For styles that require more forceful carving, (like Chip Carving), your wood needs to come from a harder lumber. So, wood types like Black Walnut and Cherry wood are perfect.
However, when it comes to power tool carving styles, you need to use reasonably tough timber. So, styles like chainsaw carving, and even wood turning, are best paired with European Oak (also known as White Oak).
Related Post: Is Oak Wood A Good Choice For Chainsaw Carving?
OK…So What About Cottonwood? What Type Of Carving Style Is This Wood Type Suited For?
Well, one of the first things you need to check about Cottonwood, is exactly how hard it is. And one way to measure the hardness of a wood is by checking where it lies on the Janka scale.
All wood species will have a Janka rating that falls somewhere along the Janka hardness scale.
And What Is The Janka Rating Exactly?
The Janka rating measures the force it takes for a piece of metal to dent a piece of wood. The more force it takes, the higher the Janka rating. And the higher the Janka rating, the harder and tougher the wood.
For example, let’s take a quick look at Basswood’s Janka rating. This very soft timber has a Janka rating of 410 lbf.
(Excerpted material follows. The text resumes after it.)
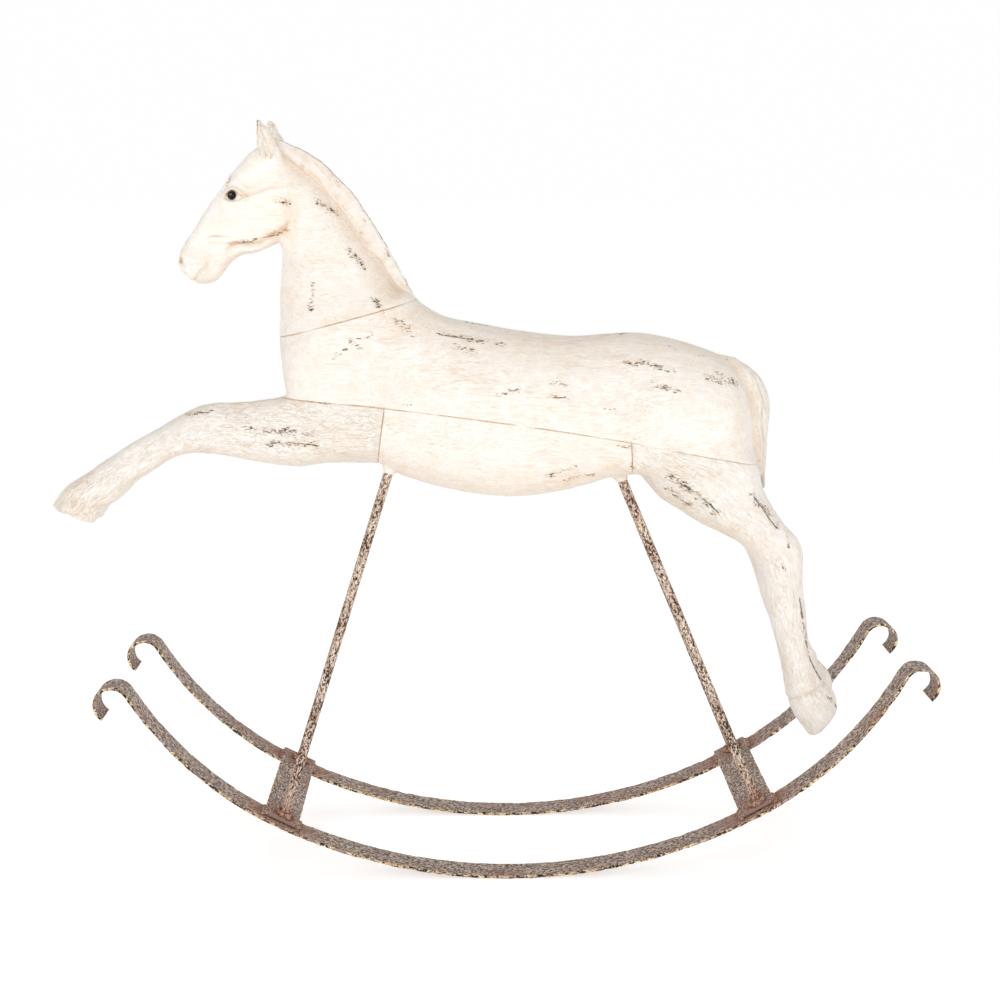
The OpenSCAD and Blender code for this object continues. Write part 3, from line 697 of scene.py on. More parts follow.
# chips in the paint [x0, z0, x1, z1, half-width], as seen on the left flank; the right flank has its own
CHIPS_L = [[-241, 619, -237, 626, 1.4], [-197, 606, -184, 605, 2.1], [-234, 569, -219, 571, 1.5], [-219, 572, -205, 576, 1.1],
           [-205, 576, -187, 581, 1.4], [-160, 607, -144, 595, 2.8], [-132, 563, -121, 550, 2.6], [-164, 534, -167, 511, 1.9],
           [-109, 519, -102, 509, 2.1], [-113, 522, -109, 517, .9], [-91, 503, -76, 490, 2.6], [-88, 502, -83, 495, 1.8],
           [-131, 483, -112, 489, 1.3], [-130, 483, -121, 475, 2.2], [-146, 471, -135, 476, 1.6], [-53, 490, 6, 480, 1.3],
           [-39, 480, -20, 474, 1.9], [-1, 438, 20, 443, 1.6], [112, 465, 124, 463, 1.6], [128, 465, 156, 458, 1.6],
           [48, 447, 60, 445, 1.6], [45, 436, 64, 435, 1.1], [136, 447, 159, 441, 1.9], [151, 478, 162, 475, .8],
           [178, 470, 186, 468, .8], [208, 464, 212, 461, 1.1], [184, 452, 217, 444, 2.3], [194, 456, 211, 448, 1.4],
           [94, 425, 108, 424, .7], [106, 392, 119, 391, 1.1], [-166, 430, -150, 429, .7], [-88, 429, -77, 428, .8],
           [44, 363, 69, 372, 2.1], [59, 359, 87, 364, 1.7], [119, 376, 120, 370, 1.2], [155, 364, 181, 345, 3.0],
           [178, 347, 200, 329, 3.0], [152, 352, 172, 337, 2.1], [227, 348, 251, 319, 2.5], [246, 338, 258, 319, 1.1],
           [260, 307, 263, 298, 1.1], [256, 283, 259, 278, 1.1], [275, 249, 279, 224, 1.0], [279, 224, 284, 199, 1.5],
           [284, 196, 290, 184, 1.1], [302, 158, 312, 147, 1.2], [-280, 418, -256, 421, 1.4], [-225, 407, -167, 401, 2.6],
           [-204, 392, -163, 391, 2.3], [-386, 357, -375, 363, 1.4]]
CHIPS_R = [[-236, 622, -229, 624, 1.4], [-206, 590, -198, 583, 1.9], [-228, 570, -210, 573, 1.4], [-170, 590, -158, 570, 2.4],
           [-140, 548, -128, 551, 1.6], [-172, 520, -168, 498, 1.8], [-100, 508, -84, 499, 2.4], [-150, 478, -128, 470, 2.0],
           [-60, 480, -30, 476, 1.5], [-24, 452, -4, 449, 1.8], [30, 468, 62, 463, 1.4], [84, 444, 108, 440, 2.1],
           [120, 430, 132, 424, 1.4], [160, 456, 190, 449, 2.2], [200, 430, 214, 418, 1.8], [20, 372, 52, 366, 2.0],
           [-70, 380, -44, 374, 1.6], [150, 370, 178, 352, 2.8], [196, 340, 222, 318, 2.6], [248, 300, 262, 292, 1.5],
           [262, 262, 268, 226, 1.5], [282, 196, 292, 182, 1.3], [-214, 404, -178, 398, 2.4], [-262, 410, -238, 413, 1.6],
           [-330, 372, -312, 381, 1.5], [-372, 346, -362, 351, 1.3]]
CHIPS_TOP = [[-251, 614, -259, 604, 1.4], [-265, 594, -270, 588, 1.4], [-278, 573, -280, 569, 1.1], [90, 487, 118, 487, 1.5],
             [-30, 499, -8, 494, 1.6], [158, 484, 176, 478, 1.3]]


RIMS = [[[-232, 568.8], [-226, 569.4], [-219, 571], [-214, 573.6]], [[274.5, 250], [277, 238], [279.5, 222], [282, 210], [284.5, 198]],
        [[284.6, 196], [290, 184], [297, 172]], [[303, 157], [308, 152], [312, 146]], [[178, 348], [188, 340], [197, 331]],
        [[228, 346], [236, 336], [245, 323], [251, 316]], [[-53, 489.5], [-40, 487], [-22, 484.5]], [[44, 435.8], [56, 435], [64, 435.4]]]


def rim_mask(p, n):
    """Thin broken lines where an edge has rubbed through."""
    out = np.zeros(len(p))
    for r in RIMS:
        d, s = path_distance(p[:, 0], p[:, 2] + .5 * noise(p, 5, 81), curve(r))
        out = np.maximum(out, gauss(d, .75) * step(-p[:, 1], 5, 9))
    return out * step(-n[:, 1], .1, .3) * step(noise(p, 9, 82), -.45, -.1)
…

What this means is that it takes a mere 410 pounds of force to make a dent in this timber.
Now, when we compare it against Basswood, Cottonwood is just a touch tougher. Eastern Cottonwood, (which is a Cottonwood tree species that grows right around North America), has a Janka rating of just 430 lbf.
So, Does That Mean Cottonwood Is Very Easy To Carve?
You can easily cut into Cottonwood with a manual whittling tool. But, full disclosure, this lumber is a tricky wood to carve.
Why? Well, because the texture of Cottonwood’s interlocking grain is kind of stringy.
On top of that, it’s grain has a tendency to separate — particularly if you are working on green Cottonwood. So, that makes it doubly difficult to get this lumber to hold your designs.
Now, it’s worth restating that it is still very easy to carve into this pliable wood. So, it probably has some worth as a practice whittling wood — but not for much more than that.
However, while all of this might be true about Cottonwood lumber, the same cannot be said for Cottonwood tree bark.
What’s Interlocking Grain? Interlocking grain refers to the directional growth of tree rings. A tree with interlocking grain has tree rings that’ll spiral, in alternating directions, every few years or so.
And What’s So Special About Cottonwood Tree Bark?
Well, Cottonwood tree bark is very thick — anywhere from 4 inches to 8 inches thick (depending on your supplier). Either way, this tree’s bark is thick and hard enough to be worth carving in and of itself.
That’s because Cottonwood tree bark has a more consistent texture to it than that Cottonwood timber. And that consistency means that the bark is much easier to carve.
But, fair warning, Cottonwood tree bark is fairly brittle. So, as you carve it, don’t be surprised if small chunks of the outermost tree bark simply splinter right off.
To Wrap Up, Here Are The 3 Key Takeaways From This Post…
- 1). Cottonwood is one of the most soft hardwood trees.
- 2). But, the timber of this tree is difficult to cut cleanly, thanks to its stringy texture.
- 3). However, the texture of Cottonwood tree bark is more consistent. Which is why Cottonwood tree bark is better for carving with.